Controversies surround the FAA's structural independence. Because the appellate officer belongs to the same establishment as the PIO and is frequently the PIO's administrative superior, critics—including the Second Administrative Reforms Commission—have questioned whether internal appeal can deliver genuinely impartial review. The Act prescribes no penalty against a defaulting FAA, so appeals that lapse beyond forty-five days carry no statutory consequence for the officer, a gap repeatedly flagged by the CIC. The Right to Information (Amendment) Act, 2019, which empowered the Centre to fix the tenure and terms of Information Commissioners, intensified concerns about the autonomy of the wider regime, though it did not alter the FAA mechanism itself. Court rulings, including CBSE v. Aditya Bandopadhyay (2011), have shaped the substantive standards FAAs must apply.

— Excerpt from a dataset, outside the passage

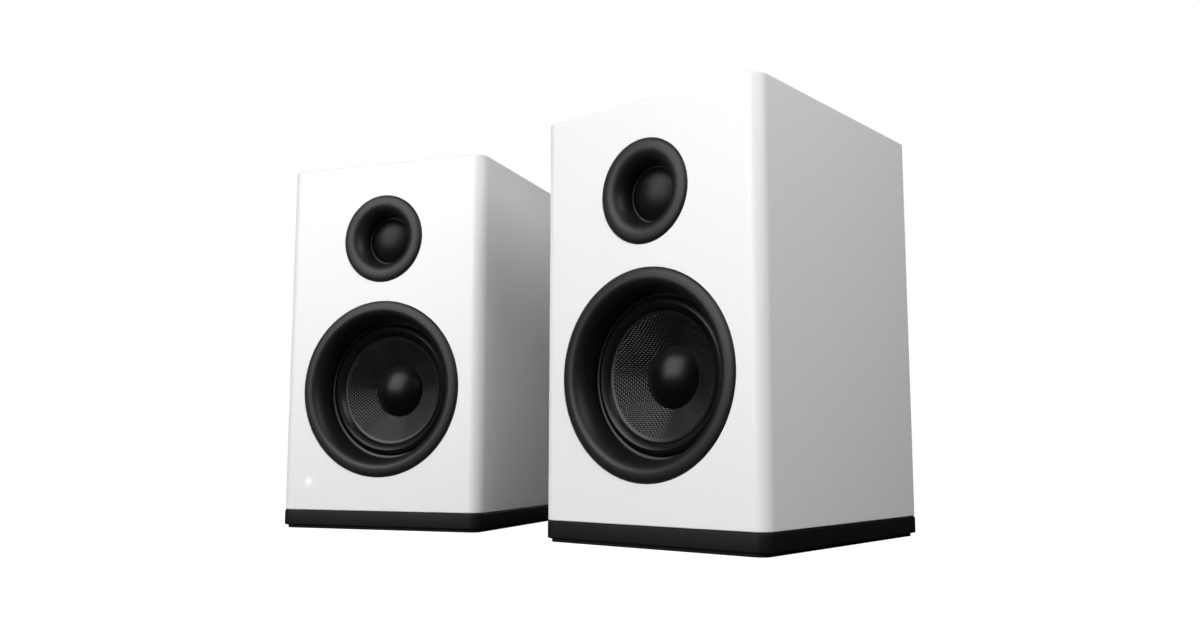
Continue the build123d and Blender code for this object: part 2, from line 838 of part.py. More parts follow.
def crossover_board():
    """Small board with the coil and capacitor that split the signal."""
    front = PLATE_Y - 18.4 - 1.6
    width = PASSIVE_W - 2 * AMP_LEDGE - 1
    half = PASSIVE_H / 2 - AMP_LEDGE - 0.5
    with BuildPart() as board:
        circuit_board(width, PASSIVE_Z - half, PASSIVE_Z + half, front + 1.6)
        disc_at(-14, PASSIVE_Z, front, 11, 12)
        disc_at(9, PASSIVE_Z + 7, front, 5.5, 16)
        with Locations((18, front - 4, PASSIVE_Z - 9)):
            Box(18, 8, 7)
    return board.part


def round_socket(x, z, neck_r, nut_r, barrel_r, hole_r, barrel_l, body):
    """Threaded socket: body behind the plate, nut and barrel outside it."""
    width, height, front = body
    nut_y = DEPTH + 1.6
    with Locations((x, (front + PLATE_Y) / 2, z)):
        Box(width, PLATE_Y - front, height)
    disc_at(x, z, nut_y, neck_r, BOARD_INSET + 1.6)
    with BuildSketch(back_plane(nut_y)) as nut:
        with Locations((x, z)):
            RegularPolygon(nut_r, 6)
    extrude(nut.sketch, amount=1.6)
    disc_at(x, z, nut_y, barrel_r, -barrel_l)
    disc_at(x, z, nut_y + barrel_l, hole_r, 13, Mode.SUBTRACT)


def rear_sockets():
    """Two phono sockets, the small stereo socket and the power socket."""
    on_board = PLATE_Y - 14.4
    with BuildPart() as sockets:
        for x, z in RCA_AT:
            round_socket(x, z, 4.1, 6.2, 4.15, 1.6, 8.0, (11, 12, on_board))
        round_socket(*JACK_AT, 2.9, 4.6, 3.6, 1.8, 0.8, (9, 11, on_board))
        round_socket(*DC_AT, 4.1, 6.6, 4.9, 2.75, 0.8, (11, 11, PLATE_Y - 16))
        disc_at(*DC_AT, DEPTH + 1.6, 1.0, 13)
    return sockets.part


def volume_knob():
    """Ribbed knob and the shaft it is pressed on."""
    near = DEPTH + 1.2
    with BuildPart() as knob:
        with BuildSketch(back_plane(near)):
            Circle(KNOB_R)
        extrude(amount=-KNOB_L)
        chamfer(knob.edges().group_by(Axis.Y)[-1], length=1)
        with BuildSketch(back_plane(near)):
            with PolarLocations(KNOB_R + 0.35, 30):
                Circle(0.8)
        extrude(amount=-(KNOB_L - 2), mode=Mode.SUBTRACT)
        with BuildSketch(back_plane(near + KNOB_L)):
            with Locations((0, KNOB_R * 0.6)):
                Rectangle(1.2, KNOB_R * 0.5)
        extrude(amount=0.6, mode=Mode.SUBTRACT)
        with BuildSketch(back_plane(near)):
            Circle(SHAFT_R)
        extrude(amount=-(KNOB_L - 3), mode=Mode.SUBTRACT)
    with BuildPart() as shaft:
        with BuildSketch(back_plane(near + KNOB_L - 3)):
            Circle(SHAFT_R)
        extrude(amount=KNOB_L - 3 + near - (PLATE_Y - 10))
    return Pos(KNOB_AT[0], 0, KNOB_AT[1]) * Compound([knob.part, shaft.part])


def switch_housing():
    """Snap-in frame with the recess the rocker tilts in."""
    with BuildPart() as frame:
        with BuildSketch(back_plane(DEPTH + 1.6)):
            RectangleRounded(17, 25, 1.5)
        extrude(amount=1.6)
        with BuildSketch(back_plane(DEPTH)):
            Rectangle(14, 22)
        extrude(amount=14)
        with BuildSketch(back_plane(DEPTH + 1.6)):
            Rectangle(11, 20)
        extrude(amount=11.6, mode=Mode.SUBTRACT)
        with Locations((0, DEPTH - 2, 0)):
            Cylinder(
                PIVOT_R + PIVOT_FIT, 12.4, rotation=(0, 90, 0), mode=Mode.SUBTRACT
            )
    return Pos(SWITCH_AT[0], 0, SWITCH_AT[1]) * frame.part


def power_rocker():
    """Concave rocker on a pin, pressed at its top."""
    with BuildPart() as rocker:
        with BuildSketch(Plane.YZ.offset(-5.2)):
            with BuildLine():
                Polyline(
                    (-4, -6.5),
                    (4.4, -8.9),
                    (3.0, 0),
                    (4.4, 8.9),
                    (-4, 6.5),
                    close=True,
                )
            make_face()
        extrude(amount=10.4)
        fillet(rocker.edges().filter_by(Axis.X).group_by(Axis.Y)[-1], radius=0.6)
        Cylinder(PIVOT_R, 12, rotation=(0, 90, 0))
    at = Pos(SWITCH_AT[0], DEPTH - 2, SWITCH_AT[1])
    return at * Rot(ROCKER_TILT, 0, 0) * rocker.part


def terminal_block():
    """Housing with two lever bays above two cable holes."""
    with BuildPart() as block:
        with BuildSketch(back_plane(DEPTH + 6)):
            RectangleRounded(TERMINAL_W, TERMINAL_H, 1.5)
        extrude(amount=6)
        with BuildSketch(back_plane(DEPTH)):
            Rectangle(TERMINAL_W - 4, TERMINAL_H - 3)
        extrude(amount=13)
        with BuildSketch(back_plane(DEPTH + 6)):
            with Locations((-8, 3), (8, 3)):
                Rectangle(10.4, 10.4)
        extrude(amount=11, mode=Mode.SUBTRACT)
        with BuildSketch(back_plane(DEPTH + 6)):
            with Locations((-8, -6), (8, -6)):
                Circle(1.6)
        extrude(amount=12, mode=Mode.SUBTRACT)
        with Locations((-8, DEPTH, 0), (8, DEPTH, 0)):
            Cylinder(
                PIVOT_R + PIVOT_FIT, 12, rotation=(0, 90, 0), mode=Mode.SUBTRACT
            )
    return block.part


def terminal_lever():
    """Tab on a pin, leaning out of its bay until it is pressed."""
    with BuildPart() as lever:
        with BuildSketch(Plane.YZ.offset(-4.8)):
            with BuildLine():
                Polyline(
                    (0, -1.6),
                    (1.6, 0),
                    (1.6, 3.2),
                    (8.4, 5.4),
                    (8.4, 7.4),
                    (-1.6, 7.4),
                    (-1.6, 0),
                    close=True,
                )
            make_face()
        extrude(amount=9.6)
        fillet(lever.edges().filter_by(Axis.X).group_by(Axis.Y)[-1], radius=0.7)
        Cylinder(PIVOT_R, 11.4, rotation=(0, 90, 0))
    return Pos(0, DEPTH, 0) * Rot(-LEVER_REST, 0, 0) * lever.part


def status_led():
    """Light guide that ends in a round lens in the front panel."""
    with BuildPart() as light:
        with BuildSketch(back_plane(-0.3)):
            Circle(LED_R)
        extrude(amount=-(BAFFLE + 0.3))
        fillet(light.edges().group_by(Axis.Y)[0], radius=0.5)
        with BuildSketch(back_plane(BAFFLE)):
            Circle(LED_R + 1)
        extrude(amount=-3)
    return Pos(LED_X, 0, LED_Z) * light.part


# ---- assembly ----------------------------------------------------------------

WOOFER = Pos(0, 0, WOOFER_Z)
TWEETER = Pos(0, 0, TWEETER_Z)
AMP_OPENING = (AMP_W - 2 * AMP_LEDGE, AMP_H - 2 * AMP_LEDGE)
PASSIVE_OPENING = (PASSIVE_W - 2 * AMP_LEDGE, PASSIVE_H - 2 * AMP_LEDGE)
AMP_TERMINAL = Pos(TERMINAL_AT[0], 0, TERMINAL_AT[1])
PASSIVE_TERMINAL = Pos(0, 0, PASSIVE_Z)

both = {
    "base": base(),
    "foot_pad": foot_pad(),
    "port_tube": Pos(0, 0, PORT_Z) * port_tube(),
    "woofer_trim": WOOFER * woofer_trim(),
    "woofer_basket": WOOFER * woofer_basket(),
    "woofer_surround": WOOFER * woofer_surround(),
    "woofer_cone": WOOFER * woofer_cone(),
    "woofer_dust_cap": WOOFER * woofer_dust_cap(),
    "woofer_voice_coil": WOOFER * woofer_voice_coil(),
    "woofer_spider": WOOFER * woofer_spider(),
    "woofer_top_plate": WOOFER * woofer_top_plate(),
    "woofer_magnet": WOOFER * woofer_magnet(),
    "woofer_yoke": WOOFER * woofer_yoke(),
    "tweeter_trim": TWEETER * tweeter_trim(),
    "tweeter_surround": TWEETER * tweeter_surround(),
    "tweeter_dome": TWEETER * tweeter_dome(),
    "tweeter_voice_coil": TWEETER * tweeter_voice_coil(),
    "tweeter_pot": TWEETER * tweeter_pot(),
    "tweeter_magnet": TWEETER * tweeter_magnet(),
}
left = {
    "cabinet": cabinet(True),
    "back_board": back_board(*AMP_OPENING, AMP_W, AMP_H, AMP_Z),
    "screws": screws(AMP_W, AMP_H, AMP_Z),
    "amp_panel": amp_panel(),
    "amp_board": amp_board(),
    "power_board": power_board(),
    "rear_sockets": rear_sockets(),
    "volume_knob": volume_knob(),
    "switch_housing": switch_housing(),
    "power_rocker": power_rocker(),
    "status_led": status_led(),
    "terminal_block": AMP_TERMINAL * terminal_block(),
    "terminal_lever_red": AMP_TERMINAL * Pos(8, 0, 0) * terminal_lever(),
    "terminal_lever_black": AMP_TERMINAL * Pos(-8, 0, 0) * terminal_lever(),
}
right = {
    "cabinet": cabinet(False),
    "back_board": back_board(*PASSIVE_OPENING, PASSIVE_W, PASSIVE_H, PASSIVE_Z),
    "screws": screws(PASSIVE_W, PASSIVE_H, PASSIVE_Z),
    "terminal_plate": terminal_plate(),
    "crossover_board": crossover_board(),
    "terminal_block": PASSIVE_TERMINAL * terminal_block(),
    "terminal_lever_red": PASSIVE_TERMINAL * Pos(8, 0, 0) * terminal_lever(),
    "terminal_lever_black": PASSIVE_TERMINAL * Pos(-8, 0, 0) * terminal_lever(),
}

placed = {}
for side, own, at, yaw in (
    ("left", left, LEFT_AT, LEFT_YAW),
    ("right", right, RIGHT_AT, RIGHT_YAW),
):
    stand = Pos(at[0], at[1], 0) * Rot(0, 0, yaw)
    for name, piece in {**both, **own}.items():
        placed[f"{side}_{name}"] = stand * piece

# The pair stands on the desk with the middle of its outline at the origin.
boxes = [piece.bounding_box() for piece in placed.values()]
mid_x = (min(b.min.X for b in boxes) + max(b.max.X for b in boxes)) / 2
mid_y = (min(b.min.Y for b in boxes) + max(b.max.Y for b in boxes)) / 2
for name, piece in placed.items():
    final = Pos(-mid_x, -mid_y, 0) * piece
    final.label = name
    export_step(final, f"parts/{name}.step")
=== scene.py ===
import json
from math import cos, pi, radians, sin

import bmesh
import bpy
import numpy as np
from mathutils import Matrix, Vector


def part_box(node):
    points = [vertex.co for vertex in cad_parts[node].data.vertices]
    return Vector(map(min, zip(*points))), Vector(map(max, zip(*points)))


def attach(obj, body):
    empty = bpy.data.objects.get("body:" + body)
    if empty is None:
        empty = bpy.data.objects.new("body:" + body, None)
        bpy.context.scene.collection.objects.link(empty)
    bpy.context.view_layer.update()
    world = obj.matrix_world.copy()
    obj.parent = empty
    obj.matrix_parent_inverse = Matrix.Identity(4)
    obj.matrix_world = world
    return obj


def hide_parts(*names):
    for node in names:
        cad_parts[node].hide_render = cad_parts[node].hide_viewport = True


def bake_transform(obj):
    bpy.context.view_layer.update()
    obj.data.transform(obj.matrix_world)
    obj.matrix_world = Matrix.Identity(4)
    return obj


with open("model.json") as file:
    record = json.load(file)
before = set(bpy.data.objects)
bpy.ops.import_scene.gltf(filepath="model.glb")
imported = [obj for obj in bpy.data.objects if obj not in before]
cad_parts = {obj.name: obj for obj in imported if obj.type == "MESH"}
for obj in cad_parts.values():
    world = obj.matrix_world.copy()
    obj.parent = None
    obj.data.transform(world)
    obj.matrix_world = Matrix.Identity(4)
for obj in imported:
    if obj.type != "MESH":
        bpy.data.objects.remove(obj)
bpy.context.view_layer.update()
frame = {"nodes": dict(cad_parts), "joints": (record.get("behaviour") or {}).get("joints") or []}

# ---- Camera, floor and light -------------------------------------------------
# The camera stands low, to the right of the pair, and looks slightly up.
# The room is a white sweep: a pale floor, a bright surround and soft panels.

scene = bpy.context.scene
scene.view_settings.view_transform = "Standard"

camera_lens = bpy.data.cameras.new("camera")
camera_lens.lens = 31.12
camera_lens.shift_x = -0.0082
camera_lens.shift_y = 0.0095
camera_lens.clip_start = 0.01
camera = bpy.data.objects.new("camera", camera_lens)
camera.location = (0.33845, -0.55275, 0.0488)
camera.rotation_euler = (radians(96.73), 0, radians(29.62))
scene.collection.objects.link(camera)
scene.camera = camera


def linear(hex_colour):
    """sRGB hex to the linear colour a shader works in."""
    parts = [int(hex_colour[i : i + 2], 16) / 255 for i in (0, 2, 4)]
    straight = [c / 12.92 if c < 0.04045 else ((c + 0.055) / 1.055) ** 2.4 for c in parts]
    return (*straight, 1)


def finish(name, colour, roughness, metallic=0.0, gloss=0.5):
    """A material with one shader; what else it has is set by the piece's section."""
    made = bpy.data.materials.new(name)
    made.use_nodes = True
    shader = made.node_tree.nodes["Principled BSDF"]
    shader.inputs["Base Color"].default_value = linear(colour)
    shader.inputs["Roughness"].default_value = roughness
    shader.inputs["Metallic"].default_value = metallic
    shader.inputs["Specular IOR Level"].default_value = gloss
    return made


def add_node(made, kind, settings=None, **links):
    """A node with its settings, and links or values for its inputs.

    An input is given by its name with _ for a space, or as _ and its number.
    """
    node = made.node_tree.nodes.new(kind)
    for key, value in (settings or {}).items():
        setattr(node, key, value)
    for key, value in links.items():
        number = key[1:]
        socket = node.inputs[int(number) if number.isdigit() else key.replace("_", " ")]
        if isinstance(value, bpy.types.NodeSocket):
            made.node_tree.links.new(value, socket)
        else:
            socket.default_value = value
    return node


def wire(made, socket, name):
    """Links a node's output to one input of the material's shader."""
    shader = made.node_tree.nodes["Principled BSDF"]
    made.node_tree.links.new(socket, shader.inputs[name])


# Matt white paper: it shows no sheen, the camera sees it nearly burnt out, and
# what is glossy mirrors it dark.
sweep_white = finish("matt_white_paper", "7C7C7C", 0.9, gloss=0.0)
seen = add_node(sweep_white, "ShaderNodeLightPath")
wire(sweep_white, seen.outputs["Is Camera Ray"], "Emission Strength")
mirrored = add_node(
    sweep_white,
    "ShaderNodeMix",
    {"data_type": "RGBA"},
    _0=seen.outputs["Is Glossy Ray"],
    _6=linear("848484"),
    _7=linear("4A4A4A"),
)
wire(sweep_white, mirrored.outputs[2], "Base Color")
sweep_white.node_tree.nodes["Principled BSDF"].inputs["Emission Color"].default_value = (1, 1, 1, 1)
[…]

For the working practitioner—the desk officer drafting a reply, the journalist chasing a file, or the policy researcher mapping governance—the FAA is the decisive checkpoint that often determines whether information surfaces without recourse to the months-long second-appeal queue. Mastery of the thirty-day filing window, the forty-five-day disposal ceiling, the reversed burden of proof under Section 19(5), and the third-party hearing requirement under Section 19(4) is essential. For UPSC GS-2 governance preparation, the FAA exemplifies how transparency statutes embed accountability within the bureaucracy while exposing the persistent tension between internal review and external, penalty-bearing oversight.
Example
In 2021, the Central Information Commission directed several ministries to ensure First Appellate Authorities decided pending RTI first appeals within the statutory 45-day limit after documenting widespread non-disposal.
Frequently asked questions
An aggrieved applicant must file the first appeal within thirty days of receiving the PIO's decision or of the deemed refusal under Section 19(1). The FAA must dispose of it within thirty days, extendable to a maximum of forty-five days for reasons recorded in writing under Section 19(6).